== Written exercise ==
Look through the data below and return each line where "that" appears.

== Information shown ==
•••
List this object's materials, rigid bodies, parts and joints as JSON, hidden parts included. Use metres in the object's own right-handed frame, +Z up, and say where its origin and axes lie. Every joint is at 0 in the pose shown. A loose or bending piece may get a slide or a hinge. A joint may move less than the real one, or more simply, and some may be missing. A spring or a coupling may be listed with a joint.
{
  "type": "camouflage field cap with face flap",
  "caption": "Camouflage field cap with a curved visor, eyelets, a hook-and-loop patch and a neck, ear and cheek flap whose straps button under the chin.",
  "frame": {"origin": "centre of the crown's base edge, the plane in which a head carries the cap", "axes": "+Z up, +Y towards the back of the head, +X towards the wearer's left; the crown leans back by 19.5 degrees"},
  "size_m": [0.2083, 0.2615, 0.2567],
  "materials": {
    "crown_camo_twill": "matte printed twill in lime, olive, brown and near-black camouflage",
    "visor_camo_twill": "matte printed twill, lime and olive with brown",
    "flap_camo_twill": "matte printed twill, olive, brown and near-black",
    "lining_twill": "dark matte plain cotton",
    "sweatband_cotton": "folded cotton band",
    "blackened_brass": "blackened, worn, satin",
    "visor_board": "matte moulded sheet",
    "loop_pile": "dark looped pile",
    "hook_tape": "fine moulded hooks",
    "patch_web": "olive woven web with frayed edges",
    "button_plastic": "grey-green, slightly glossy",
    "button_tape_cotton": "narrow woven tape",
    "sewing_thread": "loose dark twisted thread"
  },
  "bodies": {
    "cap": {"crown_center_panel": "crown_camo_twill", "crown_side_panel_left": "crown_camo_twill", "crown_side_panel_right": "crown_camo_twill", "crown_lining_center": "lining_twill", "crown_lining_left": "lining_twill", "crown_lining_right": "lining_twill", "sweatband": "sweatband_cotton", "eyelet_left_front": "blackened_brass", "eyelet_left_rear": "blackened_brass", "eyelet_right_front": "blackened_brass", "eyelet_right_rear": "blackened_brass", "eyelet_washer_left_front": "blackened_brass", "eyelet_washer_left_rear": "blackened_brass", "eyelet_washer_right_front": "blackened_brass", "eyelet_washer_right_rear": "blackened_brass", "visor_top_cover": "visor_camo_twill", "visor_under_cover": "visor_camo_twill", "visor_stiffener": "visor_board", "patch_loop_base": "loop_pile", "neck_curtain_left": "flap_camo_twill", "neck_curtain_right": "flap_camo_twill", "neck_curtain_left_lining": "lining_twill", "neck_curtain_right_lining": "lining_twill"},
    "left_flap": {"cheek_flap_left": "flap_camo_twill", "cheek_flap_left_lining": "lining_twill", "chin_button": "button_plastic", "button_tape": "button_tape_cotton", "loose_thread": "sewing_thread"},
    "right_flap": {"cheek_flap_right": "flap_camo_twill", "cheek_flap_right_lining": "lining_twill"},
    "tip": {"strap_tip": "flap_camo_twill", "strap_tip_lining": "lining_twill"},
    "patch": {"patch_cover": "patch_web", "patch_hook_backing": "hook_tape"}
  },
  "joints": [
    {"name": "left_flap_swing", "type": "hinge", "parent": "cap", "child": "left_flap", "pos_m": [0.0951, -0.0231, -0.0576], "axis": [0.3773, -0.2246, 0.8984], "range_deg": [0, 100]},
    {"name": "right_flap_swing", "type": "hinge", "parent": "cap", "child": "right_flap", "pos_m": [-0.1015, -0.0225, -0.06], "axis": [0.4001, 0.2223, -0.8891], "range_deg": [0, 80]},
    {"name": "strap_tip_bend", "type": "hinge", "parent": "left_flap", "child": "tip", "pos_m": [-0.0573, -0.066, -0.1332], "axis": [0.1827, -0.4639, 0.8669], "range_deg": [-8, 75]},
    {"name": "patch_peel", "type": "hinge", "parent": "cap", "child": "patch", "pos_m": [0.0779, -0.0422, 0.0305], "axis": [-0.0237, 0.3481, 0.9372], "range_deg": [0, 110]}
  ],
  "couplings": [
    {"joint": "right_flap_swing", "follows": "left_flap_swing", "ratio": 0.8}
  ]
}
•••
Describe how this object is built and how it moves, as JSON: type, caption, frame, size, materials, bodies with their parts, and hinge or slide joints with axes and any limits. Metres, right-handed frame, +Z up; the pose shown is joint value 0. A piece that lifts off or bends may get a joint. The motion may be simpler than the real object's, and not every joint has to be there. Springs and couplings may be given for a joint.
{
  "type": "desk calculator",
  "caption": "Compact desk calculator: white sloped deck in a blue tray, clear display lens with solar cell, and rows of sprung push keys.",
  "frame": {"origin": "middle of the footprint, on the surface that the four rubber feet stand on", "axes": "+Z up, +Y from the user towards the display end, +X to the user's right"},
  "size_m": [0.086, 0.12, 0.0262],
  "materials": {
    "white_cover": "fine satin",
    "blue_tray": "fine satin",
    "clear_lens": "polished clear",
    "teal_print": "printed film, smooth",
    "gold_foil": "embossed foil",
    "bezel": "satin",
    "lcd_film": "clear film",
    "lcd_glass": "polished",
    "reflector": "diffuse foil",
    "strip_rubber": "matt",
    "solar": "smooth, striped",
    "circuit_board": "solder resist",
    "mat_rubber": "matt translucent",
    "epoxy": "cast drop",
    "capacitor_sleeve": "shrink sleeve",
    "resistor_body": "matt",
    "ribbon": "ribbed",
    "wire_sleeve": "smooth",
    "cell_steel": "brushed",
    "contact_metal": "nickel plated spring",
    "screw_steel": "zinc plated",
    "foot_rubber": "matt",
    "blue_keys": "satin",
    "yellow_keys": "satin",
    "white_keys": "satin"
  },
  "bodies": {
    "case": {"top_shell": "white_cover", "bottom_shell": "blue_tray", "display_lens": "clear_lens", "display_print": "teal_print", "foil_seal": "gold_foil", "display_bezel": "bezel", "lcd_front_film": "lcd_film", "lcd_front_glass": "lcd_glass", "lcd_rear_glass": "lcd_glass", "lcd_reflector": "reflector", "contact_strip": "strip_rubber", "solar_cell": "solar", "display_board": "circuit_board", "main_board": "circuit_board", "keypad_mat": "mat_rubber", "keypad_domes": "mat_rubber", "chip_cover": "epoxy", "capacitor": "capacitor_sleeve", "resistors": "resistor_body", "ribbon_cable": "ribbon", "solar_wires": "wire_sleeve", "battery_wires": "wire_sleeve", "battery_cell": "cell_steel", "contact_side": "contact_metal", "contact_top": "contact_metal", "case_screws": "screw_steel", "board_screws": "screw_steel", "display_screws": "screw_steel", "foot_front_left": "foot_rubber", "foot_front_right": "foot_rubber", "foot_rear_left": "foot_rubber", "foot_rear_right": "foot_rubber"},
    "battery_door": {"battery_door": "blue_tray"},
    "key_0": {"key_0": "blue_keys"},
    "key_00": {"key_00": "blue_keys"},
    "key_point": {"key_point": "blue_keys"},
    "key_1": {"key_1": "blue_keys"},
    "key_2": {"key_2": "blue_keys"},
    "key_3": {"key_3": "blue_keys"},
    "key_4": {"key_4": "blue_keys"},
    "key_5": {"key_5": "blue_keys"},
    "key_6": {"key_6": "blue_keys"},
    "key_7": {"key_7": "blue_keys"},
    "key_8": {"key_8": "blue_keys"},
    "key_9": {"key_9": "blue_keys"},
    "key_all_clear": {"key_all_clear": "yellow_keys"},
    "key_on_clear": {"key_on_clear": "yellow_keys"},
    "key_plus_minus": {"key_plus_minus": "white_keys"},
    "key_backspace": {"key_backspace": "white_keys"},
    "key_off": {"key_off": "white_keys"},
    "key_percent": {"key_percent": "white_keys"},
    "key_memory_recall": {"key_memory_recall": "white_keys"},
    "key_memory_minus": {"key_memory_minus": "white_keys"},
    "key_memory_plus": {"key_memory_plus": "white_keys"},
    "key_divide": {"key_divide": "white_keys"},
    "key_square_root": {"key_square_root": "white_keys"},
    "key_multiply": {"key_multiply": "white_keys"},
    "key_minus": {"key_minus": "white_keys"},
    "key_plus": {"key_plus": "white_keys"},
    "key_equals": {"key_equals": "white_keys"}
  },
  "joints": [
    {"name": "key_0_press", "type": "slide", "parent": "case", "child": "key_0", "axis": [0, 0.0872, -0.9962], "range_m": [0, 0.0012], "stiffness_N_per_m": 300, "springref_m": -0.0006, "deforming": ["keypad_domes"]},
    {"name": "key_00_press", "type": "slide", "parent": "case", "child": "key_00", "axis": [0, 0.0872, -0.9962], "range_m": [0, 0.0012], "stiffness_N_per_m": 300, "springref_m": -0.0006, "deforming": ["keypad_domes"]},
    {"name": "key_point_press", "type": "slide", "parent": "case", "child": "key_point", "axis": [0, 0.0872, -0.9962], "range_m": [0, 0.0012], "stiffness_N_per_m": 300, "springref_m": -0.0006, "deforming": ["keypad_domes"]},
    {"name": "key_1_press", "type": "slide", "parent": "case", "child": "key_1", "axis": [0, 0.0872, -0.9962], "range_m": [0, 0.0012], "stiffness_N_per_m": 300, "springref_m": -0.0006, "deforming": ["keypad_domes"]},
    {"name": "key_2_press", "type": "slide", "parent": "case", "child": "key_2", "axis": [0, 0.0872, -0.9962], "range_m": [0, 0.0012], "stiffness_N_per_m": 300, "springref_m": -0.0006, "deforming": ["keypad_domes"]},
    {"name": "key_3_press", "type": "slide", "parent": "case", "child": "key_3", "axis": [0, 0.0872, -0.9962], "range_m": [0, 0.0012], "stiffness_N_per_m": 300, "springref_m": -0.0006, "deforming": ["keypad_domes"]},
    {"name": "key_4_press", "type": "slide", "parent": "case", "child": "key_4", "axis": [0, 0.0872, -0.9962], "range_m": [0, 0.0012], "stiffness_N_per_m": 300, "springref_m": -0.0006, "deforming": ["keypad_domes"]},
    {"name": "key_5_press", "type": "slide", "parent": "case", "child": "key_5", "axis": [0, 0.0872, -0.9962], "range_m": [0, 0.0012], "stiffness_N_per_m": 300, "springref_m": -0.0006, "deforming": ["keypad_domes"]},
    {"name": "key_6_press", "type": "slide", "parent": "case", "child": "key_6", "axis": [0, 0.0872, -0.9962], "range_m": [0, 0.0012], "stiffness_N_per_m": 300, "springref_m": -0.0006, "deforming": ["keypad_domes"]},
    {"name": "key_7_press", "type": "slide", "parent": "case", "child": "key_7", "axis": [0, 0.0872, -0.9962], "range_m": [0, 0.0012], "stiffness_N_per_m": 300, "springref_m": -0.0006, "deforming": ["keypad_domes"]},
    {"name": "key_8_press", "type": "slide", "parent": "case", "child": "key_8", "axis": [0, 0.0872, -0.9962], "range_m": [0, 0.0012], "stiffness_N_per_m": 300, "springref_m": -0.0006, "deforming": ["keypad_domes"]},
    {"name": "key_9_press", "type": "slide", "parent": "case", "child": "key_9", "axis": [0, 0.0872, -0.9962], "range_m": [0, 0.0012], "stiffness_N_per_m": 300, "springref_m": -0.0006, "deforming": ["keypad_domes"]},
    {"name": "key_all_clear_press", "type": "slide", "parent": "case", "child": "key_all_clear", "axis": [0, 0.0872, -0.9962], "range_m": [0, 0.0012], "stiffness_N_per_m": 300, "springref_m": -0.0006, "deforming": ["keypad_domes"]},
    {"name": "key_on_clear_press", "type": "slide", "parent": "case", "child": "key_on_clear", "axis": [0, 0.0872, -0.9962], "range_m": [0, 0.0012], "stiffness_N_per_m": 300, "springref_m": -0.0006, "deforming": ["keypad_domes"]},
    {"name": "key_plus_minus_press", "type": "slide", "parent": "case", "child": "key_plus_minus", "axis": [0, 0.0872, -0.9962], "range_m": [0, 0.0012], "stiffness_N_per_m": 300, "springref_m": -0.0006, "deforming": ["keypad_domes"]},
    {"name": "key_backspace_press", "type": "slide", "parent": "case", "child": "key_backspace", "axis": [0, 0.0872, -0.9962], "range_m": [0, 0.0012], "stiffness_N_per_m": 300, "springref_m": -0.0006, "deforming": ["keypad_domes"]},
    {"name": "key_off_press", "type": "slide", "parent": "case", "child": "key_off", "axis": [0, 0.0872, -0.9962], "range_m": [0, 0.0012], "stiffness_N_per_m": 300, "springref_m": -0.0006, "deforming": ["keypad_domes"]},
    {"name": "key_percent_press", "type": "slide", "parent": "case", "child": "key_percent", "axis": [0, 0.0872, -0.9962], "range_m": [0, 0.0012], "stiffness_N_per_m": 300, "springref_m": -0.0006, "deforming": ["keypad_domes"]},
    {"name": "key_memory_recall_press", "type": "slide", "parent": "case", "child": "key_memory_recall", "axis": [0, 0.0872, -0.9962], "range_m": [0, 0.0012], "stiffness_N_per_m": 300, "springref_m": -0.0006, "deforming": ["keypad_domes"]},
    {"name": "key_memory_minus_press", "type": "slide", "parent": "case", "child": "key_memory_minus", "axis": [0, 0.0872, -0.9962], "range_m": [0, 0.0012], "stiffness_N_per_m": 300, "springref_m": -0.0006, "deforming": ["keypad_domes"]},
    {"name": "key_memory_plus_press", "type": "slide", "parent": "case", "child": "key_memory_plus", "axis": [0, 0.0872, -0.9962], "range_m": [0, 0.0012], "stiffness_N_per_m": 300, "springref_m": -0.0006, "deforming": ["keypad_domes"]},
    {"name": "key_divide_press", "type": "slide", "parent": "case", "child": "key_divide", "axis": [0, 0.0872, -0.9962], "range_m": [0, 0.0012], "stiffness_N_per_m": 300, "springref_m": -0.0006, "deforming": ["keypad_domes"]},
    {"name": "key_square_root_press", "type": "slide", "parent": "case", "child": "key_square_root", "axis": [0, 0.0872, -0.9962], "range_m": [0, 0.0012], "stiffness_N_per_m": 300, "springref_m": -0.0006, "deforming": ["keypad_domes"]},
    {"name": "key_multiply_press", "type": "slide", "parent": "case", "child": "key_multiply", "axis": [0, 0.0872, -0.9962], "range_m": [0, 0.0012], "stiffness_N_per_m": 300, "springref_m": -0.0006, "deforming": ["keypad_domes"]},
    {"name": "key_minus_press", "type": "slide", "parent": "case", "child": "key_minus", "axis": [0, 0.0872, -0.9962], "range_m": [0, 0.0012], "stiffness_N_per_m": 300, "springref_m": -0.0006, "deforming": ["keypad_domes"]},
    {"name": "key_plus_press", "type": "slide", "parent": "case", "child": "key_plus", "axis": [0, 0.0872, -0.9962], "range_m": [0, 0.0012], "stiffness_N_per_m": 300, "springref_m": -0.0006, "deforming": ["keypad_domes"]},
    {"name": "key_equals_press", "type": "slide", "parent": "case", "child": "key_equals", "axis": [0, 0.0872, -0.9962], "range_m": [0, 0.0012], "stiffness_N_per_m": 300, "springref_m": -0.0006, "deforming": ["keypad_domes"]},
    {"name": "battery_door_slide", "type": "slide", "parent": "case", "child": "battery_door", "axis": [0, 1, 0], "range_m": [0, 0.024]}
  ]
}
•••
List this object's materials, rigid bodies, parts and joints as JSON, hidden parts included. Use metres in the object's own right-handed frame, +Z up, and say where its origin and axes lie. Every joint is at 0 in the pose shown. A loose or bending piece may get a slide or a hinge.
•••
== Output of the task ==
Describe how this object is built and how it moves, as JSON: type, caption, frame, size, materials, bodies with their parts, and hinge or slide joints with axes and any limits. Metres, right-handed frame, +Z up; the pose shown is joint value 0. A piece that lifts off or bends may get a joint. The motion may be simpler than the real object's, and not every joint has to be there. Springs and couplings may be given for a joint.
  "frame": {"origin": "middle of the footprint, on the surface that the four rubber feet stand on", "axes": "+Z up, +Y from the user towards the display end, +X to the user's right"},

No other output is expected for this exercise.